PROBLEM DESCRIPTION: Restate word for word the lines that begin the listing and end with the line holding "foot_y: Where the".

DATA PROVIDED:

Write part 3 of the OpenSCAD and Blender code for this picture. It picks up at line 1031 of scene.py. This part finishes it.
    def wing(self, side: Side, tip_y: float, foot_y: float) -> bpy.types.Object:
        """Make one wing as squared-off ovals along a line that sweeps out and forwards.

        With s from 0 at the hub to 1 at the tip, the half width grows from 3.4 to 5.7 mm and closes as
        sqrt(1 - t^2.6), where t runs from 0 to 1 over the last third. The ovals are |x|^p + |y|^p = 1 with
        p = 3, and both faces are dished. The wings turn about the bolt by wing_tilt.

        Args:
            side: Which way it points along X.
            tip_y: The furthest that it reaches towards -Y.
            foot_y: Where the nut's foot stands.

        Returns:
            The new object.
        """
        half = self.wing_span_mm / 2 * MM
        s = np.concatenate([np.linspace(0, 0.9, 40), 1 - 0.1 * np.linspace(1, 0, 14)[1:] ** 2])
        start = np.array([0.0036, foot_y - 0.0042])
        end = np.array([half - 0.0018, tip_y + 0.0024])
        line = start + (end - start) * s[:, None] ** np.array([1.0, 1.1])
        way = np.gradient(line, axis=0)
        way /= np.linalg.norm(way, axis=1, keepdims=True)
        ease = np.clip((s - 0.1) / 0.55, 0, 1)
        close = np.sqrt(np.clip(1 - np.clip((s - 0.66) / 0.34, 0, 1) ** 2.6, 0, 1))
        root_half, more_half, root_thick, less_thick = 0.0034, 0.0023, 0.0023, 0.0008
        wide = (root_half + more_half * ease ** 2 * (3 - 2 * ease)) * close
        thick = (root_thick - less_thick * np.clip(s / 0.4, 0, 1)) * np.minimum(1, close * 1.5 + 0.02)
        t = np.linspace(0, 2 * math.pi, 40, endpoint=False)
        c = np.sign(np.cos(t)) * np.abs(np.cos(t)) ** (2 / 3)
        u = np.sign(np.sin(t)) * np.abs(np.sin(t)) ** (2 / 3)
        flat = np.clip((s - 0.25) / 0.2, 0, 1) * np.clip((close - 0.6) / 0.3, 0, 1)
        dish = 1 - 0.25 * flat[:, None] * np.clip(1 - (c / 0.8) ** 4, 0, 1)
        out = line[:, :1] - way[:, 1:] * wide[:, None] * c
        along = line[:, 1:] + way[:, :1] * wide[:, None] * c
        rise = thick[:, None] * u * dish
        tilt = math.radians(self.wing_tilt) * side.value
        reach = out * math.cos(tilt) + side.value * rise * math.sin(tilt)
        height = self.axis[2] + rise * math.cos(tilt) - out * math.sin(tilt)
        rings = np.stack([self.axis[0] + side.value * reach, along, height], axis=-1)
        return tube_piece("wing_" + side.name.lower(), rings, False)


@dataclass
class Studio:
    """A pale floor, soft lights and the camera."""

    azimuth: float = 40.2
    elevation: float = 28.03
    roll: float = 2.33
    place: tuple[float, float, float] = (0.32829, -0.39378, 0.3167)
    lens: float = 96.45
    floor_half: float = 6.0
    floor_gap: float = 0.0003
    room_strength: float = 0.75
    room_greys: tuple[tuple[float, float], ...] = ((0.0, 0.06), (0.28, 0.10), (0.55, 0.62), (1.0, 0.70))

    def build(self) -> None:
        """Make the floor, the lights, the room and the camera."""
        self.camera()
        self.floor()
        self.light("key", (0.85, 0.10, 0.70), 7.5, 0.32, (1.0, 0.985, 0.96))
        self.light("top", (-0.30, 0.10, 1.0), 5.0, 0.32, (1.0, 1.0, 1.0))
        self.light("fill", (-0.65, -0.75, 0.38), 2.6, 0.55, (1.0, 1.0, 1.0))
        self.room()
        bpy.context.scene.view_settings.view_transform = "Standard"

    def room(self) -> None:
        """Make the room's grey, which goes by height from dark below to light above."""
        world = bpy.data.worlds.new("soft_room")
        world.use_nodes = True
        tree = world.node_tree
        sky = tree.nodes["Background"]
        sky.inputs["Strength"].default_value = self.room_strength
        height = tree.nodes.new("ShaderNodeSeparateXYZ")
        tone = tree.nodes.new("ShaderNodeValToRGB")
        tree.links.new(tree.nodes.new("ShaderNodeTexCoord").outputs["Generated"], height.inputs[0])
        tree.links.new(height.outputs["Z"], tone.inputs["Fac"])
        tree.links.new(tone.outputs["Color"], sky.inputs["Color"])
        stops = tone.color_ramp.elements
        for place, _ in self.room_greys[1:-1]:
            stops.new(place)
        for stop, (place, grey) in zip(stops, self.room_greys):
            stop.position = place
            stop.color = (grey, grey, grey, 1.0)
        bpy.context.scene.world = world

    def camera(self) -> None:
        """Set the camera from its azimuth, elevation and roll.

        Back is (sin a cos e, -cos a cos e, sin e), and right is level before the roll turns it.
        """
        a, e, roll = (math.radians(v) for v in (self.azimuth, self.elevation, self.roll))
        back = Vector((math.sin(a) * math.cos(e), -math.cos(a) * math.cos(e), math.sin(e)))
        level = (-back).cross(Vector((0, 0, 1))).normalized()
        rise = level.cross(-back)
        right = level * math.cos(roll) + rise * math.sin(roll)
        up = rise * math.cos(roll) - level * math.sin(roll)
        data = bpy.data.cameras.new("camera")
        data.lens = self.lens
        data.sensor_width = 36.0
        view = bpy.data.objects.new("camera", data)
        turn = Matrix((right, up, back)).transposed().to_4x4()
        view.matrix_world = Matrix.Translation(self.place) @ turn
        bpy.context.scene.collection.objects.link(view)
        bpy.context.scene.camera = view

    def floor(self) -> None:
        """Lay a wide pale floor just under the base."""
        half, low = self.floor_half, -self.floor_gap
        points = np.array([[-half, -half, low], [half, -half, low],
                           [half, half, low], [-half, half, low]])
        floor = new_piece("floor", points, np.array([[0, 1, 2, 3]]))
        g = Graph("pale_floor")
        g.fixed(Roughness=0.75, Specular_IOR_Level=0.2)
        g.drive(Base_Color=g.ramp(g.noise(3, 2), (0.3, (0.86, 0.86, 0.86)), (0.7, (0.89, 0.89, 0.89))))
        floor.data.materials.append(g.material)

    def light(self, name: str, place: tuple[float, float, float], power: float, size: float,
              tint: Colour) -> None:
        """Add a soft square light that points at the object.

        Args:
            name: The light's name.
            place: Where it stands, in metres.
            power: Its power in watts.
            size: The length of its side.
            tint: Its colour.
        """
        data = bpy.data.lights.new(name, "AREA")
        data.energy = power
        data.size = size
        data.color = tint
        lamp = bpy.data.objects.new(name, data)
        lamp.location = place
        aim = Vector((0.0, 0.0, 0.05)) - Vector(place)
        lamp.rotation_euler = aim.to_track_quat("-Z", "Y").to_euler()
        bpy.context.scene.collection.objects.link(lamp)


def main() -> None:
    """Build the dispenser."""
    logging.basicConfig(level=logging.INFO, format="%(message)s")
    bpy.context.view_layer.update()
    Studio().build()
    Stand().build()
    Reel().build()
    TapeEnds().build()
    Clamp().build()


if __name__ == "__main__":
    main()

RESULT FOR THIS TASK:
Write part 3 of the OpenSCAD and Blender code for this picture. It picks up at line 1031 of scene.py. This part finishes it.
    def wing(self, side: Side, tip_y: float, foot_y: float) -> bpy.types.Object:
        """Make one wing as squared-off ovals along a line that sweeps out and forwards.

        With s from 0 at the hub to 1 at the tip, the half width grows from 3.4 to 5.7 mm and closes as
        sqrt(1 - t^2.6), where t runs from 0 to 1 over the last third. The ovals are |x|^p + |y|^p = 1 with
        p = 3, and both faces are dished. The wings turn about the bolt by wing_tilt.

        Args:
            side: Which way it points along X.
            tip_y: The furthest that it reaches towards -Y.
            foot_y: Where the nut's foot stands.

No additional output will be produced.